Painting by Luis Montero

The Funerals of Inca Atahualpa (Los funerales de Atahualpa) is an academic painting by Luis Montero Cáceres that depicts the funeral of the Inca emperor Atahualpa based on the descriptions of William H. Prescott. It was commissioned by the Peruvian government for the 1867 Exposition Universelle in Paris.

==History==
Montero had been granted a number of scholarships by the Peruvian government to study in Europe, notably in Florence. With the Exposition Universelle announced, the work was commissioned to be exhibited in the exposition in Paris. Initially exhibited in his Florentine workshop, it received a large amount of coverage in Paris, and was later taken to South America from Florence, where it was exhibited the following year in Rio de Janeiro, Montevideo and Buenos Aires. Returning to Lima in September 1868, where it was exhibited one final time, he gifted the painting to Congress. By that point, the painting had been seen by 30,000 people, half of which were in Lima.

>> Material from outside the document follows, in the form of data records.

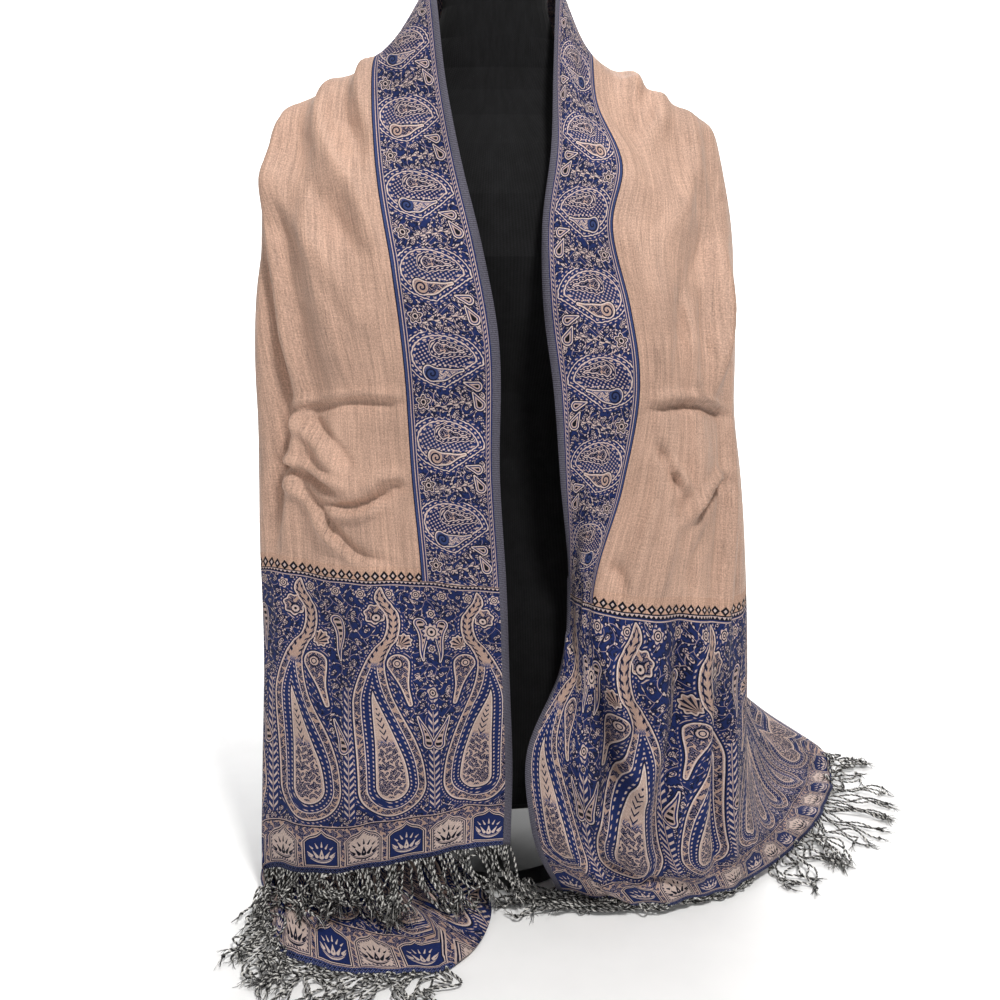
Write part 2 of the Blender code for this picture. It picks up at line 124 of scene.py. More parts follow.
FLANK_RIGHT = (
    # t, rear, flank, corner, fan
    (0.00, (94, 28, 838), (134, 24, 820), (166, 19, 802), (188, 16, 786)),
    (0.12, (124, 98, 768), (180, 74, 754), (210, 40, 738), (217, 2, 730)),
    (0.30, (138, 118, 668), (198, 82, 634), (220, 36, 616), (226, -14, 610)),
    (0.50, (143, 126, 556), (206, 84, 495), (234, 34, 470), (236, -22, 470)),
    (0.70, (149, 132, 440), (214, 90, 362), (248, 42, 306), (246, -28, 318)),
    (0.85, (156, 139, 356), (226, 104, 262), (280, 74, 150), (264, -18, 160)),
    (0.93, (162, 144, 320), (240, 122, 206), (340, 124, 62), (310, 12, 52)),
    (1.00, (168, 148, 284), (258, 150, 150), (430, 196, 8), (386, 58, 8)),
)
COLLAR = (
    # place round the neck from left to right, x, y, z of the upper selvedge
    (0.00, (-60, 20, 908)),
    (0.22, (-50, 55, 914)),
    (0.50, (0, 78, 917)),
    (0.78, (50, 55, 914)),
    (1.00, (60, 20, 908)),
)
# Steps between one named line and the next, and the place v across the cloth
# of the first line at the shoulder and at the hem.
LINES = (
    # line, steps to the next, v at the shoulder, v at the hem
    ("edge_l", 14, 0.000, 0.000),
    ("line_l", 28, 0.088, 0.088),
    ("middle_l", 28, 0.146, 0.176),
    ("side_l", 6, 0.205, 0.268),
    ("turn_l", 8, 0.190, 0.340),
    ("pleat_l", 16, 0.175, 0.480),
    ("corner_l", 9, 0.160, 0.640),
    ("inner_l", 9, 0.140, 0.682),
    ("flank_l", 8, 0.115, 0.700),
    ("rear_l", 36, 0.088, 0.700),
    ("centre", 36, 0.088, 0.700),
    ("rear_r", 12, 0.088, 0.700),
    ("flank_r", 14, 0.120, 0.700),
    ("corner_r", 18, 0.155, 0.640),
    ("fan_r", 12, 0.180, 0.460),
    ("side_r", 28, 0.205, 0.280),
    ("middle_r", 28, 0.146, 0.176),
    ("line_r", 14, 0.088, 0.088),
    ("edge_r", 0, 0.000, 0.000),
)
ROWS = ((0.0, 0.38, 42), (0.38, 0.64, 54), (0.64, 0.706, 14), (0.706, 0.9, 24), (0.9, 1.0, 14))
END_ROW = {"left": 0.706, "right": 0.64}  # where each end panel begins


# ------------------------------------------------------------------- curves
def curve_through(knots, values, at):
    """A smooth curve through values, one for each knot, read at each of at."""
    knots = np.asarray(knots, float)
    values = np.asarray(values, float)
    slope = np.gradient(values, knots, axis=0)
    at = np.clip(np.asarray(at, float), knots[0], knots[-1])
    i = np.clip(np.searchsorted(knots, at, side="right") - 1, 0, len(knots) - 2)
    h = (knots[i + 1] - knots[i])[:, None]
    t = (at - knots[i])[:, None] / h
    flat = values.reshape(len(knots), -1)
    slope = slope.reshape(len(knots), -1)
    out = (
        (2 * t**3 - 3 * t**2 + 1) * flat[i]
        + (t**3 - 2 * t**2 + t) * h * slope[i]
        + (-2 * t**3 + 3 * t**2) * flat[i + 1]
        + (t**3 - t**2) * h * slope[i + 1]
    )
    return out.reshape((len(at),) + values.shape[1:])


def lines_down(table, rows):
    return curve_through([row[0] for row in table], [row[1:] for row in table], rows)


def even(points, count):
    points = np.asarray(points, float)
    run = np.concatenate([[0], np.cumsum(np.linalg.norm(np.diff(points, axis=0), axis=1))])
    at = np.linspace(0, run[-1], count + 1)
    return np.stack([np.interp(at, run, points[:, k]) for k in range(points.shape[1])], axis=1)


def unit(vectors):
    return vectors / np.maximum(np.linalg.norm(vectors, axis=-1, keepdims=True), 1e-9)


def normals_of(grid):
    down = np.gradient(grid, axis=0)
    across = np.gradient(grid, axis=1)
    return unit(np.cross(across, down))


def bump(x, centre, width):
    """1 at the centre, easing to 0 at width on each side."""
    s = np.clip(np.abs(x - centre) / width, 0, 1)
    return 0.5 + 0.5 * np.cos(math.pi * s)


def ease(x, start, end):
    s = np.clip((x - start) / (end - start), 0, 1)
    return s * s * (3 - 2 * s)


# ------------------------------------------------------------ form of cloth
def row_places():
    places = [0.0]
    for start, end, steps in ROWS:
        places += [start + (end - start) * (k + 1) / steps for k in range(steps)]
    return np.array(places)


rows = row_places()
many_rows = len(rows)
columns = np.concatenate(
    [
        lines_down(FRONT_LEFT, rows),
        lines_down(FLANK_LEFT, rows),
        lines_down(BACK, rows),
        lines_down(FLANK_RIGHT, rows),
        lines_down(FRONT_RIGHT, rows)[:, ::-1],
    ],
    axis=1,
)
names = [line[0] for line in LINES]
place = {}
count = 0
for name, steps, _, _ in LINES:
    place[name] = count
    count += steps
many_columns = count + 1

grid = np.zeros((many_rows, many_columns, 3))
for r, line in enumerate(columns):
    run = np.concatenate([[0], np.cumsum(np.linalg.norm(np.diff(line, axis=0), axis=1) ** 0.7)])
    for k in range(len(names) - 1):
        at = np.linspace(run[k], run[k + 1], 33)
        points = curve_through(run, line, at)
        grid[r, place[names[k]] : place[names[k + 1]] + 1] = even(points, LINES[k][1])

el, ll, sl, rl = (place[k] for k in ("edge_l", "line_l", "side_l", "rear_l"))
er, lr, sr, rr = (place[k] for k in ("edge_r", "line_r", "side_r", "rear_r"))
mid = place["centre"]
assert sl - ll == rl - sl and lr - sr == sr - rr

# The back half of each shoulder ridge is the front half again.
grid[0, sl : rl + 1] = grid[0, ll : sl + 1][::-1]
grid[0, rr : sr + 1] = grid[0, sr : lr + 1][::-1]

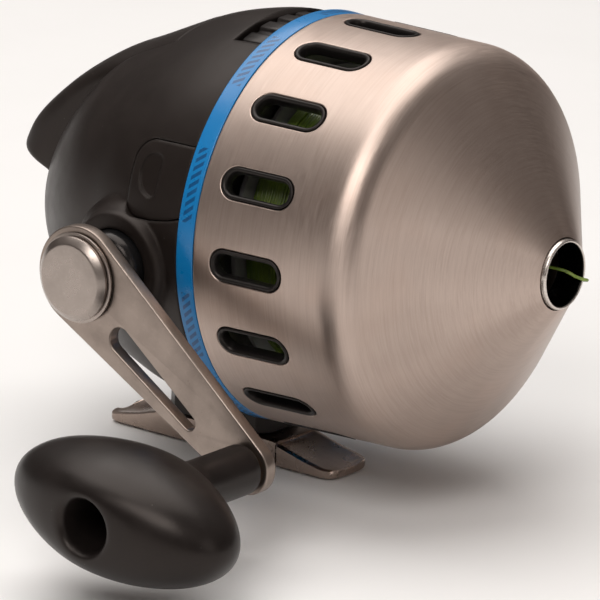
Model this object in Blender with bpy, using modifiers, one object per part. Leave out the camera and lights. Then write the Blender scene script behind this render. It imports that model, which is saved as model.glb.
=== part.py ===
"""Spincast fishing reel, built as separate pieces in one frame.

Row frame: metres, +Z up, nose towards -Y, crank handle on the -X side.
The origin is the centre of the foot's flat underside.
Helper coordinates are millimetres from the reel axis, y = 0 at the cover's
rear edge, and are moved into the row frame by `place`.
"""
import math

import bmesh
import bpy
from mathutils import Matrix, Vector

MM = 0.001
AXIS_H = 47.0          # reel axis above the foot's underside
DATUM_Y = -19.0        # row y of the cover's rear edge

COVER_R = 37.8         # cover radius at its rear edge
COVER_TAPER = 0.032    # radius lost per millimetre towards the nose
COVER_WALL = 0.8
SHOULDER_Y = -26.9     # where the shoulder bend starts
SHOULDER_R = 8.4       # bend radius of the shoulder
CONE_ANGLE = math.radians(54.8)
NOSE_R = 6.5           # steel edge round the nose hole
NOSE_HOLE_R = 5.65

SLOTS = 16
SLOT_Y = -11.44
SLOT_LEN = 15.4
SLOT_WIDE = 6.0
LIP = 0.85            # width of the black lip inside each slot

# shell sections: y, radius, how far the circle's centre lies under the reel axis
SHELL = [(3.7, 37.8, 0.3), (11.0, 37.6, 0.4), (16.0, 37.0, 0.55), (21.8, 35.75, 0.7), (27.5, 33.8, 0.9),
         (35.2, 30.85, 1.05), (41.6, 27.1, 1.55), (47.4, 22.4, 2.3), (52.1, 17.8, 3.1), (55.3, 13.6, 3.75),
         (57.1, 9.5, 3.9), (58.1, 4.5, 3.9), (58.3, 1.0, 3.9)]
SHELL_WALL = 2.6
DIAL_Y = (4.4, 9.5)
DIAL_R = (34.6, 36.0, 36.75)

CRANK_Y = 16.65
CRANK_Z = -4.36
ARM_X = (-49.0, -46.5)
KNOB_Y = -21.9
KNOB_Z = -30.8
KNOB_TILT = math.radians(7.6)

GEAR_TEETH = 39
PINION_TEETH = 15
MODULE = 0.6
SHAFT_R = 2.0

PIVOT_Y = 27.0         # thumb button pivot
PIVOT_Z = 25.0
BUTTON_W = 13.2

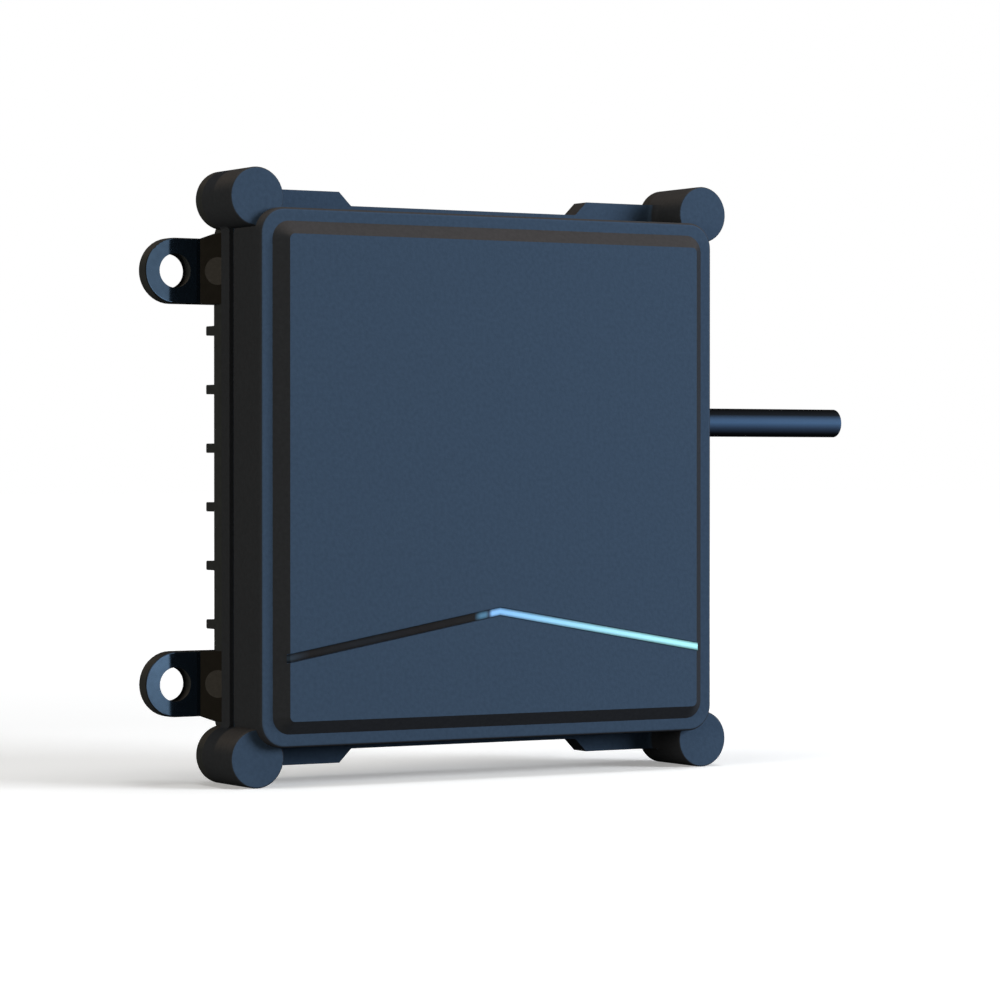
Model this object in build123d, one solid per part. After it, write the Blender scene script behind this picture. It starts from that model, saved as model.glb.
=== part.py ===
from build123d import *
import os
from math import atan, sqrt, tan

# Radar altimeter: a square sealed sensor with a moulded radome cover, a cast rear housing with
# cooling fins and four fixing ears, two stacked boards inside and a short cable.
# Millimetres, +X right, +Y towards the back, +Z up. Depths are counted back from the front
# plane of the cover's rim, and heights from the middle of the face. The last step stands the
# whole on the floor, with the origin under its middle.

# Cover: rim, raised panel, skirt
rim_side = 90.3
rim_corner_r = 4.5
rim_edge_r = 0.6
rim_band = 2.27
panel_corner_r = 0.9
panel_raise = 2.07
panel_bevel = 2.23
cover_wall = 2.0
skirt_wall = 2.4
cover_depth = 12.8
cavity_corner_r = 2.6

# Joint flange; the housing has it only above and below
flange_side = 0.8
flange_top = 1.35
cover_flange = 3.0
housing_flange = 1.5
housing_edge_r = 0.5

# Corner posts and the webs beside them
post_inset = 0.51
post_rise = 1.74
post_r = 4.97
post_setback = 2.07
post_foot = 2.7
post_edge_r = 0.3
post_notch_r = 1.0
post_bite = post_r / 4
web_rise = 2.35
web_end_x = 25.0
web_blend_r = 2.0

# Chevron strip let into the panel
strip_width = 1.3
strip_apex_z = -23.0
strip_drop = 7.05
strip_depth = 0.4
strip_proud = 0.05
strip_play = 0.12

# Rear housing: tub, floor, fins
tub_inset = 0.15
tub_corner_r = 4.5
tub_depth = 4.7
tub_floor = 2.0
fin_pitch = 10.0
fin_count = 8
fin_thickness = 1.6
fin_height = 3.0
fin_tip_r = 0.3

# Fixing ears, their gussets and the pins in their roots
left_ear_reach = 7.3
right_ear_reach = 6.2
ear_spacing_z = 70.0
ear_end_r = 5.57
ear_hole_d = 5.8
ear_root = 7.0
ear_edge_r = 0.3
ear_back_r = 0.6
gusset_reach = 2.6
gusset_flare = 0.9
pin_d = 4.7
pin_length = 2.6
pin_rise = 0.9

# Seal and locating lip
seal_width = 1.2
seal_height = 1.2
seal_land = 0.4
seal_play = 0.05
lip_height = 1.3
lip_thickness = 1.2
lip_play = 0.2

# Corner screws and their inserts
screw_d = 3.0
screw_length = 7.6
screw_head_d = 5.5
screw_head_h = 2.0
screw_play = 0.15
socket_af = 2.5
socket_depth = 1.2
insert_wall = 0.6
insert_length = 5.5
insert_tip_room = 0.5
thread_play = 0.05

# Board stack
board_room = 3.2
board_corner_r = 2.0
antenna_gap = 1.0
antenna_thickness = 1.0
board_gap = 5.8
logic_thickness = 1.6
mount_inset = 5.0
spacer_af = 4.5
stud_d = 2.4
stud_grip = 3.2
stud_tip_room = 0.4
board_hole_play = 0.25
pillar_d = 6.4
board_screw_head_d = 4.4
board_screw_head_h = 1.6
board_screw_dome_r = board_screw_head_h / 3

# Antenna arrays
copper = 0.1
patch = 3.3
patch_pitch = 7.2
patch_rows = 8
feed_width = 0.5
column_pitch = 9.0
transmit_columns = 2
receive_columns = 4
transmit_inset = 13.6
receive_inset = 26.1

# Radio side: shield, chips, absorber
shield_width = 30.0
shield_height = 28.0
shield_depth = 2.4
shield_sheet = 0.25
radio_chip = 9.0
radio_chip_h = 1.0
amplifier_chip = 3.4
amplifier_chip_h = 0.8
amplifier_x = 9.0
amplifier_z = 8.5
absorber_thickness = 0.8
absorber_margin = 1.0

# Logic side: processor, memory, regulators, power parts
processor = 16.0
processor_h = 1.4
thermal_pad_h = 1.0
pedestal_margin = 1.0
memory_width = 9.0
memory_height = 12.0
memory_h = 1.0
memory_gap = 3.0
regulator = 5.0
regulator_h = 1.2
regulator_count = 3
regulator_pitch = 9.0
regulator_z = -20.0
inductor = 7.0
inductor_h = 4.0
inductor_count = 3
inductor_pitch = 10.0
inductor_z = -22.0
inductor_edge_r = 0.8
capacitor_d = 5.0
capacitor_h = 4.6
capacitor_count = 4
capacitor_pitch = 7.5
capacitor_z = 22.0
capacitor_base_h = 0.8
crystal_width = 5.0
crystal_height = 3.2
crystal_h = 1.1
crystal_gap = 2.5
chip_edge = 0.2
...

After Montero's death in 1869, his painting of Atahualpa was looted when the Chilean Army entered and occupied Lima during the War of the Pacific, being exhibited in the country's National Museum prior to its return to Peru through the efforts of Ricardo Palma. Once returned, it was exhibited at the still damaged National Library of Peru between 1885 and 1906, and later in the Palace of the Exhibition prior to finally moving to the Lima Art Museum.